Being willing to modify is the name of the game in raising a child on the spectrum. You can be all set and ready to walk out the door to an event you’d been planning on for weeks, and boom, a meltdown occurs. Change in plans! Raising a child with autism requires a willingness to modify, to go with the flow and to be OK with expectations not being met. Modification is not failure, it’s simply an adjustment and adaptation. A headstand using the wall for support or a headstand in the middle of the room is still called a headstand.

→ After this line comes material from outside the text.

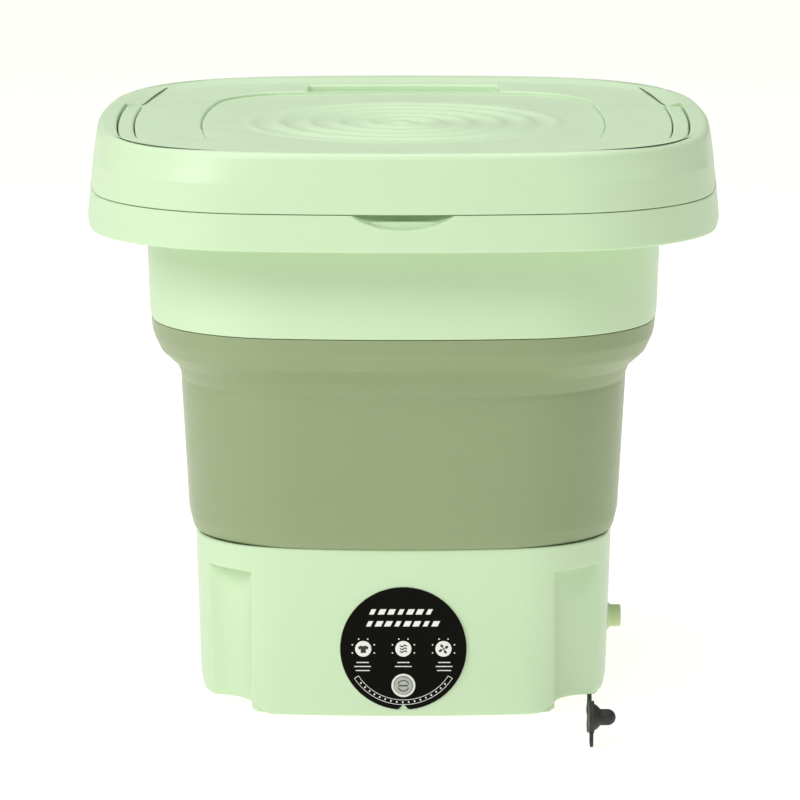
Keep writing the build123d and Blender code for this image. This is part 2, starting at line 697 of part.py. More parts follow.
def dc_jack():
    """The round low-voltage inlet at the back, with its centre pin and its flange."""
    out_y = base_half(JACK_Z)
    barrel = Pos(JACK_X, out_y - 6.5, JACK_Z) * Cylinder(JACK_RADIUS, 15.0, rotation=(90, 0, 0))
    flange = Pos(JACK_X, out_y + 1.0, JACK_Z) * Cylinder(7.5, 1.0, rotation=(90, 0, 0))
    jack = barrel + flange
    jack -= Pos(JACK_X, out_y - 3.0, JACK_Z) * Cylinder(JACK_BORE, 10.0, rotation=(90, 0, 0))
    return jack + Pos(JACK_X, out_y - 4.5, JACK_Z) * Cylinder(1.0, 8.0, rotation=(90, 0, 0))


def jack_nut():
    """The nut that clamps the inlet from inside."""
    y = base_half(JACK_Z) - WALL - 2.6
    nut = Pos(JACK_X, y, JACK_Z) * Rot(90, 0, 0) * extrude(RegularPolygon(8.0, 6), 1.5, both=True)
    return nut - Pos(JACK_X, y, JACK_Z) * Cylinder(JACK_RADIUS + 0.02, 10, rotation=(90, 0, 0))


def lead(points):
    """A wire held inside the base, straight runs joined by tangent arcs."""
    path = FilletPolyline(*points, radius=corner_radii(points, 0.4))
    return sweep((path ^ 0) * Circle(LEAD_RADIUS), path=path)


def power_leads():
    """Two wires from the inlet to the board."""
    y_start = base_half(JACK_Z) - 14.1
    made = []
    for side in (-1, 1):
        x = JACK_X + 2.0 * side
        points = [
            (x, y_start, JACK_Z), (x + 0.5, y_start - 7, JACK_Z - 0.3), (x + 11, y_start - 17, 23),
            (x + 24, 47, 20), (x + 27, 26, 18.5 + side), (x + 26, 2, 17.5 + side), (x + 22, -26, 18),
            (16 + 2 * side, -50, 20), (12 + 3 * side, -66, 24), (10 + 3 * side, LEADS_END_Y, 26),
        ]
        made.append(lead(points))
    return Compound(made)


def motor_leads():
    """Two wires from the motor's tags to the board."""
    made = []
    for side in (-1, 1):
        x = MOTOR_TAG_SPACING * side
        points = [
            (x, CENTRE_DISTANCE - 2.4, 5.6), (x * 1.1, CENTRE_DISTANCE - 12, 5.7), (x * 1.6 - 6, 8, 8.5),
            (-16 + 2 * side, -14, 9.5), (-18 + 2 * side, -40, 12), (-14 + 2.5 * side, -62, 20),
            (-12 + 2.5 * side, LEADS_END_Y, 27),
        ]
        made.append(lead(points))
    return Compound(made)


# ---------------------------------------------------------------- upper frame
def upper_frame():
    """The collar: the tapered wall that holds the soft wall's lip and carries the rim."""
    top = RIM_TOP - RIM_PLATE
    return stack([(COLLAR_BOTTOM, COLLAR_HALF_BOTTOM), (top, COLLAR_HALF_TOP)]) - collar_bore()


def collar_bore():
    """The way through the collar and the rim."""
    return stack([(COLLAR_BOTTOM, COLLAR_BORE_BOTTOM), (RIM_TOP + 1, COLLAR_BORE_TOP)])


def finger_scoop():
    """The cut at the front of the rim's top edge, for lifting the lid."""
    scoop = Pos(0, -RIM_HALF_BOTTOM, RIM_TOP - SCOOP_DEPTH + SCOOP_RADIUS)
    return scoop * Cylinder(SCOOP_RADIUS, 24.0, rotation=(90, 0, 0))


def inside_skirt():
    """The space that the skirt goes round, up to the rim's top."""
    return stack([(RIM_BOTTOM, RIM_HALF_BOTTOM - WALL), (RIM_TOP, RIM_HALF_TOP - WALL)])


def rim_skirt():
    """The band that hangs round the rim, with the finger scoop cut into its front."""
    band = stack([(RIM_BOTTOM, RIM_HALF_BOTTOM), (RIM_TOP, RIM_HALF_TOP)])
    lower = [e for e in band.edges() if e.bounding_box().max.Z < RIM_BOTTOM + 0.01]
    return eased(band, lower, 1.0) - inside_skirt() - finger_scoop()


def rim_ring():
    """The rim's top plate, from the collar's bore out to the skirt, with a block behind the finger scoop."""
    block = slab(-SCOOP_BLOCK_HALF, SCOOP_BLOCK_HALF, -BIG, SCOOP_BLOCK_BACK, SCOOP_BLOCK_BOTTOM, RIM_TOP)
    top = slab(-BIG, BIG, -BIG, BIG, RIM_TOP - RIM_PLATE, RIM_TOP)
    return (inside_skirt() & (top + block)) - collar_bore() - finger_scoop()


def frame_clamp_ring():
    """The ring inside the collar that pinches the soft wall's lip."""
    low, neck, top, thickness = 178.0, 191.4, 193.0, 1.8
    ring = stack([(low, CLAMP_HALF), (neck, CLAMP_HALF)])
    ring += stack([(neck - 0.1, WALL_LIP_HALF), (top, WALL_LIP_HALF)])
    return ring - stack([(low - 1, CLAMP_HALF - thickness), (top + 1, CLAMP_HALF - thickness)])


# ---------------------------------------------------------------- lid
def above_lid():
    """Everything above the lid's top, which is level and then rises a little to the back crest."""
    level = slab(-BIG, BIG, -BIG, BACK_RISE_FROM_Y, LID_CREST, LID_CREST + 20)
    run = LID_HALF_TOP - LID_EDGE_RADIUS - BACK_RISE_FROM_Y
    rise = math.degrees(math.atan2(BACK_CREST - LID_CREST, run))
    slope = Pos(0, BACK_RISE_FROM_Y, LID_CREST) * Rot(rise, 0, 0) * slab(-BIG, BIG, 0, BIG, 0, 20)
    return level + slope


def lid_shell():
    """The lid's outer moulding, with the handle's groove, the centre panel's seat and a finger slot."""
    sides = [(LID_BOTTOM, LID_HALF_BOTTOM), (LID_SHOULDER_Z, LID_HALF_SHOULDER)]
    shell = stack([*sides, (BACK_CREST, LID_HALF_TOP)])
    top_edges = [e for e in shell.edges() if e.bounding_box().min.Z > BACK_CREST - 0.01]
    shell = eased(shell, top_edges, LID_EDGE_RADIUS) - above_lid()
    shell -= stack([(LID_BOTTOM - 1, LID_HALF_BOTTOM - WALL), (LID_INSIDE_TOP, LID_HALF_SHOULDER - WALL)])
    slot_x = SLOT_HALF_X + WALL
    slot_block = slab(-slot_x, slot_x, SLOT_FRONT - WALL, SLOT_BACK + WALL, 250, 270)
    cavity = stack([(LID_INSIDE_TOP - 1, CENTRE_CAVITY_HALF), (CENTRE_CAVITY_TOP, CENTRE_CAVITY_HALF)])
    shell -= cavity - slot_block
    shell -= stack([(LID_PLATEAU, GROOVE_INNER), (BACK_CREST + 1, GROOVE_INNER)], GROOVE)
    groove = stack([(GROOVE_FLOOR, GROOVE_OUTER), (BACK_CREST + 1, GROOVE_OUTER)], GROOVE)
    groove -= stack([(GROOVE_FLOOR - 1, GROOVE_INNER), (BACK_CREST + 2, GROOVE_INNER)], GROOVE)
    shell -= groove & slab(-BIG, BIG, -BIG, PIVOT_Y + 7.0, 250, 280)
    shell -= centre_slab(0.2, CENTRE_FLOOR, 270)
    slot = Pos(0, (SLOT_FRONT + SLOT_BACK) / 2, SLOT_FLOOR)
    shell -= slot * extrude(RectangleRounded(2 * SLOT_HALF_X, SLOT_BACK - SLOT_FRONT, 3.0), 20)
    return shell - handle_pins()


def centre_slab(grow, z_low, z_high):
    """A slab in the centre panel's outline, a rectangle with bowed sides and round corners."""
    x, y = CENTRE_HALF_X + grow, (CENTRE_BACK - CENTRE_FRONT) / 2 + grow
    corner_x, corner_y = x - CENTRE_SIDE_BOW, y - CENTRE_END_BOW
    sides = [
        ThreePointArc((corner_x, -corner_y), (x, 0), (corner_x, corner_y)),
        ThreePointArc((corner_x, corner_y), (0, y), (-corner_x, corner_y)),
        ThreePointArc((-corner_x, corner_y), (-x, 0), (-corner_x, -corner_y)),
        ThreePointArc((-corner_x, -corner_y), (0, -y), (corner_x, -corner_y)),
    ]
    face = make_face(Wire(sides))
    face = fillet(face.vertices(), CENTRE_CORNER + grow)
    return Pos(0, (CENTRE_BACK + CENTRE_FRONT) / 2, z_low) * extrude(face, z_high - z_low)


def handle_pins():
    """Two pivot pins, one each side, fixed in the lid and running in the handle's legs."""
    right = along_x(PIN_INNER_X, PIN_OUTER_X, PIN_RADIUS, PIVOT_Y, PIVOT_Z)
    left = along_x(-PIN_OUTER_X, -PIN_INNER_X, PIN_RADIUS, PIVOT_Y, PIVOT_Z)
    return Compound([left, right])


def carry_handle():
    """The bail that lies in the lid's groove: a bar along the front and a leg down each side to its pin."""
    band = stack([(GROOVE_FLOOR + 0.6, HANDLE_OUTER), (HANDLE_TOP, HANDLE_OUTER)], HANDLE)
    band -= stack([(250.0, HANDLE_INNER), (270.0, HANDLE_INNER)], GROOVE)
    top = [e for e in band.edges() if e.bounding_box().min.Z > HANDLE_TOP - 0.01]
    band = eased(band, top, 1.0)
    front = band & slab(-BIG, BIG, -BIG, PIVOT_Y, 250, 280)
    knuckle_radius = HANDLE_TOP - PIVOT_Z
    for side in (-1, 1):
        knuckle = along_x(*sorted((side * 120.0, side * 136.0)), knuckle_radius, PIVOT_Y, PIVOT_Z)
        front += band & knuckle
        span = sorted((side * (PIN_INNER_X - 0.2), side * PIN_OUTER_X))
        front -= along_x(*span, PIN_RADIUS + FIT, PIVOT_Y, PIVOT_Z)
    return front


def lid_centre_panel():
    """The inset panel with raised ripple rings."""
    plate = centre_slab(0, CENTRE_FLOOR, CENTRE_TOP)
    above = slab(-BIG, BIG, -BIG, BIG, CENTRE_TOP - 0.5, 270.0)
    for radius in RIPPLE_RADII:
        plate += (Pos(0, RIPPLE_CENTRE_Y, CENTRE_TOP + 0.6 - 9.0) * Torus(radius, 9.0)) & above
    return plate


def lid_liner():
    """The lid's inner tray, with the ring that enters the collar and four pads under the shell."""
    top = LINER_Z + 2.0
    plate = stack([(LINER_Z, LINER_HALF), (top, LINER_HALF)])
    plate += stack([(LINER_RING_BOTTOM, LINER_RING_HALF), (LINER_Z + 0.2, LINER_RING_HALF)])
    plate -= stack([(LINER_RING_BOTTOM - 1, LINER_RING_HALF - 2.2), (LINER_Z, LINER_RING_HALF - 2.2)])
    for x in (-100, 100):
        for y in (-60, 60):
            plate += Pos(x, y, 0) * rod(top - 0.5, LID_INSIDE_TOP, 5.0)
    return plate


def lid_seal():
    """The soft ring between the liner and the rim."""
    ring = stack([(RIM_TOP + 0.1, SEAL_HALF + 4.0), (LINER_Z, SEAL_HALF + 3.0)])
    return ring - stack([(RIM_TOP - 1, SEAL_HALF), (LINER_Z + 1, SEAL_HALF)])


# ---------------------------------------------------------------- export
PARTS = {
    "base_housing": base_housing,
    "bottom_cover": bottom_cover,
    "cover_screws": cover_screws,
    "suction_feet": suction_feet,
    "folding_wall": folding_wall,
    "tub_basin": tub_basin,
    "drain_strainer": drain_strainer,
    "drain_spout": drain_spout,
    "drain_hose": drain_hose,
    "tether_anchor": tether_anchor,
    "tether_eye": tether_eye,
    "plug_tether": plug_tether,
    "drain_plug": drain_plug,
    "drive_plate": drive_plate,
    "drive_plate_screws": lambda: screws_up(BASIN_POSTS, 40.0, 13.0, 1.5),
    "motor_body": motor_body,
    "motor_screws": motor_screws,
    "motor_shaft": motor_shaft,
    "motor_pinion": motor_pinion,
    "lower_bush": lambda: tube(30.0, 43.0, 6.5, SHAFT_RADIUS + FIT),
    "upper_bush": lambda: tube(54.0, 63.8, 8.0, SHAFT_RADIUS + FIT),
    "shaft_seal": lambda: tube(63.8, 67.0, 8.0, SHAFT_RADIUS + FIT),
    "drive_shaft": drive_shaft,
    "drive_gear": drive_gear,
    "pulsator": pulsator,
    "pulsator_screw": pulsator_screw,
    "pulsator_cap": pulsator_cap,
    "control_fascia": control_fascia,
    "mode_lens_left": lambda: mode_lens(-1),
    "mode_lens_middle": lambda: mode_lens(0),
    "mode_lens_right": lambda: mode_lens(1),
    "button_ring": button_ring,
    "power_button": power_button,
    "control_board": control_board,
    "board_lamps": board_lamps,
    "board_chip": board_chip,
    "tact_switch": tact_switch,
    "board_carrier": board_carrier,
    "dc_jack": dc_jack,
    "jack_nut": jack_nut,
    "power_leads": power_leads,
    "motor_leads": motor_leads,
    "upper_frame": upper_frame,
    "rim_ring": rim_ring,
    "rim_skirt": rim_skirt,
    "frame_clamp_ring": frame_clamp_ring,
    "lid_shell": lid_shell,
    "handle_pins": handle_pins,
    "carry_handle": carry_handle,
    "lid_centre_panel": lid_centre_panel,
    "lid_liner": lid_liner,
    "lid_seal": lid_seal,
}


def main():
    os.makedirs("parts", exist_ok=True)
    for name, make in PARTS.items():
        export_step(make(), f"parts/{name}.step")


if __name__ == "__main__":
    main()
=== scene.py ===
"""The looks of a portable folding mini washer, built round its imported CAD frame.

Blender works in metres. Lengths of the design are written in millimetres and turned into metres by MM.
"""
import json
import math

import bmesh
import bpy
import numpy as np
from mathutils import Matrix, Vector


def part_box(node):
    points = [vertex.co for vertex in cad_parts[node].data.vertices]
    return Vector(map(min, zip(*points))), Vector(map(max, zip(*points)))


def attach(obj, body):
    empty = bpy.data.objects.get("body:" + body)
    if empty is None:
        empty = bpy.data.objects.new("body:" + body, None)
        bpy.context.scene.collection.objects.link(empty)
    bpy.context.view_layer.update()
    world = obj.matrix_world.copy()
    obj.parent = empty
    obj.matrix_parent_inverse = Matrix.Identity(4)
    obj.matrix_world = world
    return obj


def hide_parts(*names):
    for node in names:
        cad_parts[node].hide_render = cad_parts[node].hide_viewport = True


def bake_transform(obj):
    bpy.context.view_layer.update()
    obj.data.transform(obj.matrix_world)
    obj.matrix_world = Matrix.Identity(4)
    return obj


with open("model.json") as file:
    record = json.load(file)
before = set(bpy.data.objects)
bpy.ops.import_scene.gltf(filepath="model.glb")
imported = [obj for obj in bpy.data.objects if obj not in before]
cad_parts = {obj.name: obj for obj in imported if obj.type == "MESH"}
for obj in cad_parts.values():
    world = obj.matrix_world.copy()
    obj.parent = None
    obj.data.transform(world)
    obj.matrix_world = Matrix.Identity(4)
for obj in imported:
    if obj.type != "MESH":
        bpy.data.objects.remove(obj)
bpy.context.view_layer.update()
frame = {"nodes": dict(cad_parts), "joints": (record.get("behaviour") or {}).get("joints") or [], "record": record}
MM = 0.001


def box_mm(node):
    """Lowest and highest corner of a CAD node, in millimetres."""
    low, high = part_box(node)
    return np.array(low) / MM, np.array(high) / MM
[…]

And finally, yoga and autism parenting both require the understanding that everything is temporary. Meltdowns are temporary. Behavioral flare-ups are temporary. Periods of plateau in progress are temporary. Sometimes even regressions are temporary. I can move my body into some very strange positions and be just fine and comfortable — even if for just 10 seconds! — while others are incredibly unbearable and uncomfortable. Just when my body starts screaming to get out of a pose, it’s time to change positions. It’s been invaluable for me to learn that if something doesn’t feel right, it’s a temporary feeling. I don’t have to be stuck there. I can modify my position, my attitude, my behavior. Of course, just because I know I can doesn’t mean it comes easily. It’s a practice.
All these things — flexibility, strength, willingness to modify and knowing it’s all temporary — increase over time. Sometimes quickly, sometimes slowly. Practicing yoga and raising a child on the spectrum take perseverance. We fall eight times and get up nine. We keep practicing over and over and over, and sometimes, if we never give up, we can totally nail a pose!